B — medium priority items: things you should do.
C — lowest priority items: things that are nice to do.
D — delegate: things to delegate to have more time for A and B items.
E — eliminate: things that you don’t need.
9. Prioritize Tasks & Ideas with MoSCoW
MoSCoW is one of the easiest methods for prioritizing tasks, ideas and requirements. First announced in 1994 by Dai Clegg, this technique is still widely used in Agile projects and offers you to sort your tasks into the following groups:
- Must-haves: top-priority items that are critical for the project’s success. Can we move forward with the project if this task is undone? — if NO, it’s a Must-have.

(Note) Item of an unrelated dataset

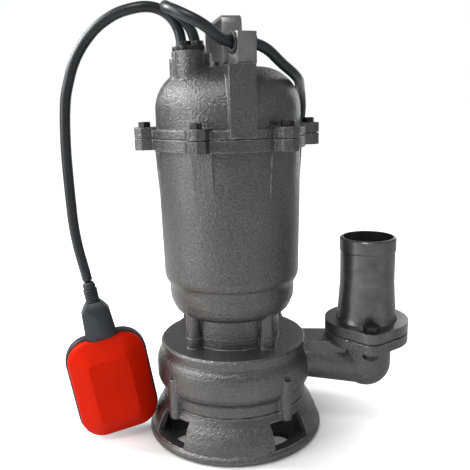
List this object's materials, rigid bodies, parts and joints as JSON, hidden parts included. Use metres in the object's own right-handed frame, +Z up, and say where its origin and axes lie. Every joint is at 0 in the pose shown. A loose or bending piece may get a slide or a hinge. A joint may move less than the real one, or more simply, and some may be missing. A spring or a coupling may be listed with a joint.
{
  "type": "submersible sump pump",
  "caption": "Submersible sewage pump: cast casing on a slotted stand, side elbow with hose tail, strap handle, cable guide and a hanging float switch.",
  "frame": {"origin": "shaft axis at the underside of the base stand", "axes": "+Z up along the shaft, +X towards the discharge elbow, -Y towards the front with the cable guide"},
  "size_m": [0.3191, 0.3371, 0.3928],
  "materials": {
    "iron": "rough sand cast iron under dark grey satin paint",
    "smooth_iron": "machined and painted dark grey cast iron",
    "black_steel": "black oxide steel fasteners",
    "bare_steel": "ground bare steel",
    "zinc": "zinc plated sheet steel",
    "lamination": "stacked electrical steel",
    "cage_alloy": "cast aluminium",
    "copper": "enamelled copper wire, varnished",
    "ceramic_seat": "lapped ceramic",
    "rubber": "black rubber",
    "cable_rubber": "black rubber cable sheath",
    "float_red": "orange red moulded plastic",
    "float_dark": "dark blue grey moulded plastic",
    "inner_plastic": "ivory moulded plastic",
    "can": "drawn can with a grey sleeve",
    "plug_rubber": "black moulded rubber plug"
  },
  "bodies": {
    "pump": {"base_stand": "iron", "base_bolts": "black_steel", "suction_plate": "iron", "volute_casing": "iron", "neck_screws": "black_steel", "seal_housing": "iron", "seal_seat": "ceramic_seat", "lip_seal": "rubber", "motor_casing": "iron", "oil_plug": "black_steel", "lower_bearing_outer": "bare_steel", "upper_bearing_outer": "bare_steel", "stator_core": "lamination", "stator_windings": "copper", "upper_bracket": "iron", "capacitor": "can", "capacitor_clip": "zinc", "thermal_protector": "zinc", "terminal_block": "inner_plastic", "top_cover": "iron", "cover_gasket": "rubber", "cover_bolts": "black_steel", "gland_plate": "black_steel", "gland_screws": "black_steel", "gland_sleeves": "rubber", "handle": "zinc", "handle_screws": "black_steel", "cable_guide": "zinc", "guide_grommets": "rubber", "discharge_gasket": "rubber", "hose_tail": "smooth_iron", "discharge_bolts": "black_steel", "discharge_nuts": "black_steel", "float_cable": "cable_rubber", "power_cord": "cable_rubber", "cord_coil": "cable_rubber", "cord_tail": "cable_rubber", "cord_tie": "rubber", "plug_body": "plug_rubber", "plug_pins": "zinc"},
    "rotor": {"shaft": "bare_steel", "rotor_core": "lamination", "rotor_cage": "cage_alloy", "impeller": "iron", "impeller_key": "bare_steel", "impeller_nut": "black_steel", "cutter": "bare_steel", "seal_head": "bare_steel", "lower_bearing_inner": "bare_steel", "upper_bearing_inner": "bare_steel"},
    "lower_ball_set": {"lower_bearing_balls": "bare_steel"},
    "upper_ball_set": {"upper_bearing_balls": "bare_steel"},
    "float": {"float_front_shell": "float_red", "float_back_shell": "float_dark", "float_boot": "float_dark", "float_ball_cage": "inner_plastic", "float_switch": "inner_plastic"},
    "steel_ball": {"float_ball": "bare_steel"},
    "switch_lever": {"float_lever": "zinc"}
  },
  "joints": [
    {"name": "rotor_spin", "type": "hinge", "parent": "pump", "child": "rotor", "pos_m": [0, 0, 0.15], "axis": [0, 0, 1], "continuous": true},
    {"name": "lower_balls_roll", "type": "hinge", "parent": "pump", "child": "lower_ball_set", "pos_m": [0, 0, 0.154], "axis": [0, 0, 1], "continuous": true},
    {"name": "upper_balls_roll", "type": "hinge", "parent": "pump", "child": "upper_ball_set", "pos_m": [0, 0, 0.27], "axis": [0, 0, 1], "continuous": true},
    {"name": "float_swing", "type": "hinge", "parent": "pump", "child": "float", "pos_m": [-0.12717, -0.03444, 0.15031], "axis": [-0.3584, 0.9336, 0], "range_deg": [0, 75]},
    {"name": "ball_roll", "type": "slide", "parent": "float", "child": "steel_ball", "axis": [-0.146, -0.0561, 0.9877], "range_m": [0, 0.033]},
    {"name": "lever_tip", "type": "hinge", "parent": "float", "child": "switch_lever", "pos_m": [-0.11878, -0.02158, 0.07179], "axis": [-0.9221, -0.354, -0.1564], "range_deg": [0, 8]}
  ],
  "couplings": [
    {"joint": "lower_balls_roll", "follows": "rotor_spin", "ratio": 0.38},
    {"joint": "upper_balls_roll", "follows": "rotor_spin", "ratio": 0.38},
    {"joint": "lever_tip", "follows": "ball_roll", "rad_per_m": 4.2311}
  ]
}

- Should-haves: secondary items that are important but not critical at the moment. Will we move forward with the project if this task is done a bit later? — if YES, it’s a Should-have.
- Could-haves: items that are desirable but not crucial for the project’s success. Can we sacrifice this task till the deadline? — if YES, it’s Could-have.
- Won’t-haves, Would-haves or Wish-to-haves: these are the items with the lowest project impact and priority that you can either eliminate or put on the back burner.
This technique will help you to prioritize tasks in short-term projects, but it doesn’t help to prioritize multiple items with the same rank and its sets are rather subjective.
10. Keep Your Zen with an MIT List
If the above techniques sound complicated and you look for a more healthy approach to managing the avalanche of work, you may enjoy a simple approach introduced by Leo Babuta — author of one of the top 25 blogs according to TIME magazine. In his book ‘Zen to Done‘, he suggests reviewing your list of tasks at the beginning of each day and writing down 1–3 Most Important Tasks (MITs) that you would like to complete on that day. And get on with completing them.
What makes this amazingly simple approach effective is that it helps you set realistic goals. When we face an overwhelming amount of work, most of us tend to make everything a priority and not complete any task in a day. Three tasks are not much, but enough to manage the crisis in a step-by-step manner and avoid burnout.